By Army Spc. Gaelen Lowers
3rd Sustainment Brigade
Aug. 19, 2010 - Making sure all 5,200 soldiers in the 103rd Sustainment Command's 3rd Sustainment Brigade, are qualified in combat lifesaving is a daunting task, but Army Spc. Joshua Fillingane and his wife, Army Spc. Andrea Fillingane, make it look easy. "They work well together," said Army Staff Sgt. Michael Tindal, a brigade emergency care noncommissioned officer and Manning, S.C., native. "You can see their teamwork during the class. They take things from their relationship at home and bring them to work."
Joshua, the brigade's primary combat lifesaver instructor and a Fairmont, Minn., native, met Andrea, an aid station specialist and Austin, Texas, native, while attending advanced individual training in 2007.
"In AIT, we didn't really hang out a lot," Andrea said. "He flirted with me and asked me out, but I told him no. But once we went home to our reserve units, I found out that I actually missed him."
Joshua said he and Andrea started dating over the phone.
"She decided to visit for four days and never left," Joshua said. "We were married a couple months after that."
A few months after their marriage, they both went into active duty. They said being married has helped them both at home and on the job.
"I know what he's best at, and he knows what I am best at," Andrea said. "A lot of the time, we don't even have to discuss it, because we already know who's going to do what. We work together a lot, so we know each other better. It makes things easier for us."
Their NCOs think the situation is beneficial to the brigade by having them work together on such an important aspect of training.
"Since before I ever arrived at the unit, they have worked together on CLS and other projects, and it has just worked for the unit," said Army Staff Sgt. Tricia Watkins, a medical platoon sergeant and Sacramento, Calif., native. "They work well together. They know the material. They work different facets of the class and balance each other out."
This is the couple's first deployment. They said they wouldn't have wanted to deploy without each other.
"It makes [deployment] easier," Andrea said. "You have someone to lean on and help you cope with everything you face."
Around 90 percent of combat deaths occur on the battlefield before casualties reach a medical treatment facility, according to the Army combat lifesavers course manual. This is why the Army requires every soldier heading into a combat zone to receive CLS training.
Operation Iraqi Freedom will transition into Operation New Dawn on Sept. 1, and the number of troops in Iraq will be about 50,000 by then. This means the 3rd Sustainment Brigade will provide the primary CLS instructors for northern and central Iraq, Tindal said. This will put the Fillinganes in charge of training nearly 20 percent of U.S. forces in Iraq.

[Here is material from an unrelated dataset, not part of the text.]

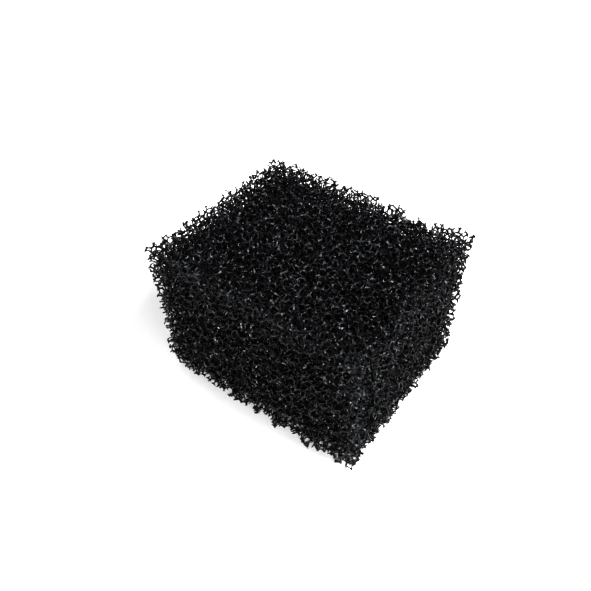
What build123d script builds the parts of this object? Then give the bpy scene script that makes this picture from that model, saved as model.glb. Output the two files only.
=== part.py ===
from build123d import *
import os

# Filter sponge: one block of coarse, black, open-cell polyurethane foam, cut square on all
# six sides, that sits in the water path of a pond or aquarium filter.
# Millimetres. +X along the longest edge, +Z up, origin at the centre of the underside.

block_length = 120.0  # along X
block_width = 100.0  # along Y
block_height = 80.0  # along Z

# A 10 pores-per-inch foam has cells of about 4.6 mm. The knife opens every cell that it
# meets, so along an edge the foam ends about a third of a cell inside the sharp corner.
cell_size = 4.6
edge_radius = cell_size / 3

# The block, as the closed outline that its cells fill.
with BuildPart() as foam_block:
    with BuildSketch(Plane.XY):
        Rectangle(block_length, block_width)
    extrude(amount=block_height)
    fillet(foam_block.edges(), radius=edge_radius)

os.makedirs("parts", exist_ok=True)
foam_block.part.label = "foam_block"
export_step(foam_block.part, "parts/foam_block.step")
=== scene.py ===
import math

import bpy
import numpy as np
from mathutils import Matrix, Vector


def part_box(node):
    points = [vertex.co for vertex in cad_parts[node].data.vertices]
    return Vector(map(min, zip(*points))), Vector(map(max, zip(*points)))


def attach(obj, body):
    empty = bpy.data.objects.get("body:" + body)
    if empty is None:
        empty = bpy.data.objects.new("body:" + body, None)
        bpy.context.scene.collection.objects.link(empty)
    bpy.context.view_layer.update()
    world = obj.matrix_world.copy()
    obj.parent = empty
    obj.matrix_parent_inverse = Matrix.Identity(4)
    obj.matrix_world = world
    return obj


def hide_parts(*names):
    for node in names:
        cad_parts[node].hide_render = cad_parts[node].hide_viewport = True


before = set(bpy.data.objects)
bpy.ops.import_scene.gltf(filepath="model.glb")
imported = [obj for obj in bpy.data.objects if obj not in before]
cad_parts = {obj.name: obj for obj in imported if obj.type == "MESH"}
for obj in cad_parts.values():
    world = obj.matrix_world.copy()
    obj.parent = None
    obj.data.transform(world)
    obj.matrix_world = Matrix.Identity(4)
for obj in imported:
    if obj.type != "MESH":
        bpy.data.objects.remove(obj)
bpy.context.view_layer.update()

# A block of coarse, black, open-cell filter foam on a white table. Metres throughout.
# The foam is made the way foam grows: cells of nearly one size are packed into a space a
# little larger than the block, the walls between them are left out, and the struts where
# three cells meet are kept. The block is then cut out of that net on its six faces.

block_low, block_high = (np.array(corner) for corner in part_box("foam_block"))
block_middle = (block_low + block_high) / 2

# The cells, in the packing that the net comes from.
cell_pitch = 0.0041  # side of the cube that one cell would fill
spare_cells = 1.7  # how many cells the packing goes on past the block
touching = 1.09 * cell_pitch  # two centres any closer than this push each other apart
push_rounds = 7
push_share = 0.42  # of the overlap, that each push takes away
neighbours = 30  # the cells that can share an edge with one cell are among its nearest 30
ease_rounds = 2
ease_share = 0.45  # of the way to the middle of its neighbours, that a node moves each round
# Three centres can share an edge if the circle through them is no wider than this, in
# pitches. Trios in a line count as a triangle with this area, twice over and squared.
widest_circle = 1.05
least_triangle = 1e-4
nothing = 1e-12

# The struts.
strut_radius = 0.00047  # a strut's reach from its axis, where it meets a node
radius_spread = 0.16  # standard deviation of a node's size, as a share of it
radius_limits = (0.6, 1.6)
ridge_reach = 1.22  # a node's ridges, as a share of its radius
waist = 0.74  # a strut's middle, as a share of its ends
waist_spread = 0.10
waist_limits = (0.7, 1.3)
bow = 0.07  # how far a strut's middle strays from its axis, as a share of its length

# The cut faces.
knife_stray = 0.0006  # how far a cut face wanders to either side of the flat one
ripples = 4  # that its wandering is made of
ripple_length = (0.009, 0.031)
proud_share = 0.28  # of the nodes give way to the knife, and end up proud of the cut
proud = 0.0019  # the most that they do
torn_share = 0.36  # of the struts just under a cut face are torn
torn_depth = 0.0034
stump = (0.35, 0.90)  # what is left of a torn strut, as a share of its length
chain = 12  # the most struts in a row by which a node near the face can hang
flush_reach = 2.0  # how far a slanting cut drags a strut's end along, in radii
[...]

"It makes me feel good that my NCOs trust us to do what we need to do to get the job done," Joshua said. "It's a big responsibility."
Both specialists said part of the reason they love their job is because they are together.
"I love working with her," Joshua said. "It makes the job a lot easier, having someone there. When things go bad, I know I have someone there that I can rely on heavily to make things go right."